Es beginnt mit Schmerzen in den Finger- oder Zehengelenken, in späteren Stadien können die Gelenke sogar ganz zerstört sein. Warum das Immunsystem mancher Menschen plötzlich verrückt spielt und den Körper angreift, ist unklar. Doch offenbar geht parallel zum Ausbruch einer rheumatoiden Arthritis etwas im Darm der Patienten vor sich. Dan Littman und seine Kollegen von der New York University School of Medicine haben beobachtet, dass bestimmte Bakterien häufiger werden, wenn Patienten die ersten Symptome entwickeln:
"Wir wussten schon aus Tierversuchen, dass ein einzelner Bakterienstamm bei Mäusen eine Arthritis auslösen kann. Und das hat uns auf die Idee gebracht, dies auch beim Menschen zu untersuchen. Bei den Mäusen waren es aber andere Mikroben als Prevotella."
Warum das Bakterium Prevotella copri im Darm von Arthritis -Patienten häufiger vorkommt, ist jedoch unklar. Littman:
"Ob dieses Bakterium die Krankheit beim Menschen auslöst oder zu ihrer Entstehung beiträgt, können wir bisher aber nicht sagen. Es könnte auch sein, dass dieses Bakterium im Darm nur deswegen häufiger vorkommt, weil das Wachstum anderer Mikroben gehemmt wird. Was wir beobachtet haben ist bisher also nur eine Korrelation."

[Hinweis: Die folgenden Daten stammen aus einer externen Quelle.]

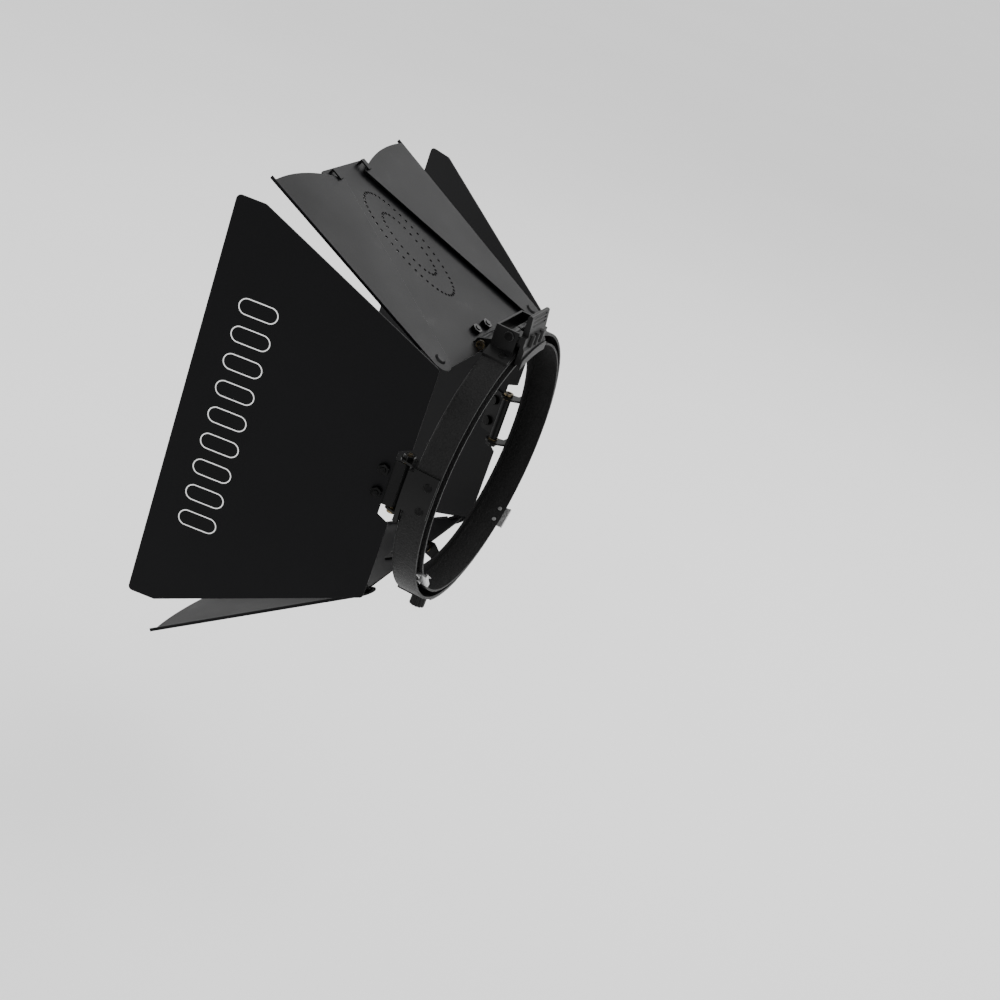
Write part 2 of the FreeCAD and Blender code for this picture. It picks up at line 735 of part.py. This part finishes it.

Doch sie zeigt den Forschern, dass es auch beim Menschen eine Verbindung gibt zwischen dem Ausbruch der Krankheit und dem Miteinander der Bakterien im Darm. Prevotella ließe sich daher eventuell als Marker nutzen, mit dem Risikopatienten identifiziert werden könnten, meint Dan Littman. Taucht diese Mikrobe häufiger im Darm von Menschen auf, die genetisch vorbelastet sind, könnte das ein Warnsignal sein:
"Wir wissen aus Tiermodellen, dass bei genetisch vorbelasteten Mäusen bestimmte körpereigene Bakterien den Ausbruch der Krankheit verursachen können. Es wird schon lange vermutet, dass es Umweltfaktoren sind, die letztendlich dazu führen, dass jemand eine rheumatoide Arthritis entwickelt. Und in diesem Fall sind es offenbar Veränderungen in der Bakteriengemeinschaft."
Ernährung als Therapie
Die Beobachtungen der Forscher ließen sich aber nicht nur eventuell dazu nutzen frühzeitige Diagnosen zu stellen. Dan Littman geht davon aus, dass Menschen mit einer Autoimmunerkrankung den Verlauf ihrer Krankheit auch durch die richtige Diät beeinflussen können:
"Es gibt in der Literatur viele anekdotische Berichte darüber, dass die Ernährung und auch Antibiotika den Verlauf einer rheumatoiden Arthritis beeinflussen. Leider war es bisher schwierig, diesen Zusammenhang konkret in wissenschaftlichen Studien nachzuweisen. Ich habe aber viele E-Mails von Leuten mit Arthritis bekommen, die meinten, dass das die Erklärung sein müsse. Sie erzählten, dass sich der Verlauf ihrer Krankheit verändert hat, nachdem sie ihre Ernährung umgestellt haben."
Wie sich Menschen mit einer Autoimmunerkrankung ernähren sollten, ist jedoch unklar. Das Zusammenspiel zwischen Darmbakterien, Ernährung und dem Immunsystem ist erst in Ansätzen verstanden. Dan Littman ist aber überzeugt, dass die symbiontischen Mikroben im Darm Einfluss auf das Immunsystem und damit auch auf den Verlauf von Autoimmunerkrankungen haben. Auch wenn dieser Zusammenhang nicht immer offensichtlich ist:
"Bemerkenswert ist, dass Bakterien bestimmte Immunzellen im Darm lokal beeinflussen können und dass diese Zellen dann ganz woanders im Körper wirken und eine Reaktion auslösen. Wir wissen zum Beispiel, dass auch die Nervenkrankheit Multiple Sklerose bei Mäusen von Bakterien beeinflusst wird. Es gibt also interessante systemische Effekte, die dadurch entstehen, dass in unserem Verdauungssystem Immunreaktionen ausgelöst werden."
Als Nächstes möchten die Forscher die Zusammensetzung der Bakteriengemeinschaft im Darm von Arthritis Patienten über längere Zeiträume untersuchen. Littmann und seine Kollegen hoffen, auf diese Weise nachvollziehen zu können, wie sie sich die Mikrobiota verändert, wenn die Symptome der Krankheit auftreten.